Fragment Graphical Variational AutoEncoder

Overview

This repository contains the framework and code for constructing a Fragment Graphical Variational AutoEncoder (FraGVAE) for use with molecular graphs, as described in our published and arXiv articles. As directly decoding large graphs is intractable, here, we demonstrate the first fragment based autoencoder which directly autoencodes a bag of small graphs (subgraphs or fragments) which can be recombined to recreate the larger graph. Encoding is achieved through message passing neural networks (MPNNs). FraGVAE appears promising for generating compressed representations of small datasets because the algorithm is designed such that the number of ways to reconstruct the molecular graph typically scales factorially with the size of the molecular graph.

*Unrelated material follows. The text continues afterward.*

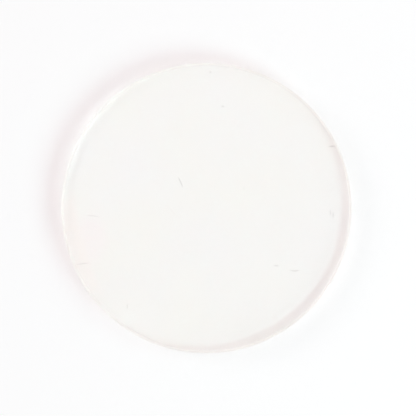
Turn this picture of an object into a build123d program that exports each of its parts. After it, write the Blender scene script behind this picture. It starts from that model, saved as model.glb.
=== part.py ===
from build123d import *
import os

# Flat round watch crystal: one plate of clear mineral glass, ground to a disc.
# Millimetres. The origin is the centre of the inner face, which seats on the
# case's ledge, and +Z points out of the watch.

# Plate
crystal_diameter = 35.0
crystal_thickness = 1.5

# Bevels, measured along the face and down the edge alike
outer_bevel_leg = 0.25
seat_bevel_leg = 0.20

# Rounding left on each arris by the last pass of the grinding wheel
arris_radius = 0.05


def half_section():
    """Half of the disc's cross-section, from its axis out to the ground edge."""
    edge_radius = crystal_diameter / 2
    outline = Polyline(
        (0, 0),
        (edge_radius - seat_bevel_leg, 0),
        (edge_radius, seat_bevel_leg),
        (edge_radius, crystal_thickness - outer_bevel_leg),
        (edge_radius - outer_bevel_leg, crystal_thickness),
        (0, crystal_thickness),
        close=True,
    )
    section = make_face(Plane.XZ * outline)
    arrises = section.vertices().filter_by(lambda corner: corner.X > 0)
    return fillet(arrises, arris_radius)


def make_crystal():
    """The plate: two polished faces, two bevels and a ground edge."""
    return revolve(half_section(), axis=Axis.Z)


def main():
    os.makedirs("parts", exist_ok=True)
    export_step(make_crystal(), "parts/crystal.step")


main()
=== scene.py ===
# %% [markdown]
# # A flat watch crystal, dressed in Blender
# A watch crystal is one round plate of clear glass, cut from sheet, ground true at the edge and bevelled on
# both arrises, so that it drops into a watch case and seals on a gasket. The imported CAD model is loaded
# first and stays as the fixed frame: every length below is taken from it or agrees with it, in metres.

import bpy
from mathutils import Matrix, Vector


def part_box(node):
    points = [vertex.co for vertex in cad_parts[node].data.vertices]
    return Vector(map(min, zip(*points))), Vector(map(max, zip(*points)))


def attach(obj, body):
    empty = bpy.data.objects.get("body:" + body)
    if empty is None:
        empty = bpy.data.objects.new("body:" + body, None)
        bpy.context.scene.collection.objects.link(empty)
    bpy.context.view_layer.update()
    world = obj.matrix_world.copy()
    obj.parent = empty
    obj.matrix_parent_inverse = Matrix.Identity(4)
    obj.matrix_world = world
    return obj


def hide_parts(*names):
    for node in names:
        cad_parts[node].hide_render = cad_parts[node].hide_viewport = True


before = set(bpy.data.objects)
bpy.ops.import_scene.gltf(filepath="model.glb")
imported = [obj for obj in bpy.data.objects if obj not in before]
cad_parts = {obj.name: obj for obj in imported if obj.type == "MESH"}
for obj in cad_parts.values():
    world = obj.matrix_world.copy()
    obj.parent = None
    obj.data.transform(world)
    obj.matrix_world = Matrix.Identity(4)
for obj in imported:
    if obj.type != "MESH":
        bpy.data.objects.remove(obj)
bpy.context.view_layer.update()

# %% [markdown]
# Small lengths are written in millimetres, as on a watchmaker's drawing, and one factor turns them into
# Blender's metres. The Standard view shows each colour as it is written, which suits pale glass on white.

# %% Millimetres and a plain view of colours
import math

import bmesh
import bpy
from mathutils import Vector

MM = 0.001
watch_scene = bpy.context.scene
watch_scene.view_settings.view_transform = "Standard"
print("view of colours:", watch_scene.view_settings.view_transform)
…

To demonstrate the FraGVAE process below we provide the flowchart of the autoencoding of the small molecule Ibruprofen. First FraGVAE encodes the fragment bag and connectivity of the fragments using MPNNs to generate the latent space [Zf, Zc]. After the bag of fragments are autoencoded, reconstruction initializes by randomly selecting a starting fragment from the fragment bag to nucleate reconstruction of the large molecular graph. The decoding algorithm ranks every proposed graph creating a decision tree-based flow of a molecular graph generation. All valid subgraphs are marked with red arrows, graph ranks are marked with dashed arrows and paths selected are marked with solid red arrows.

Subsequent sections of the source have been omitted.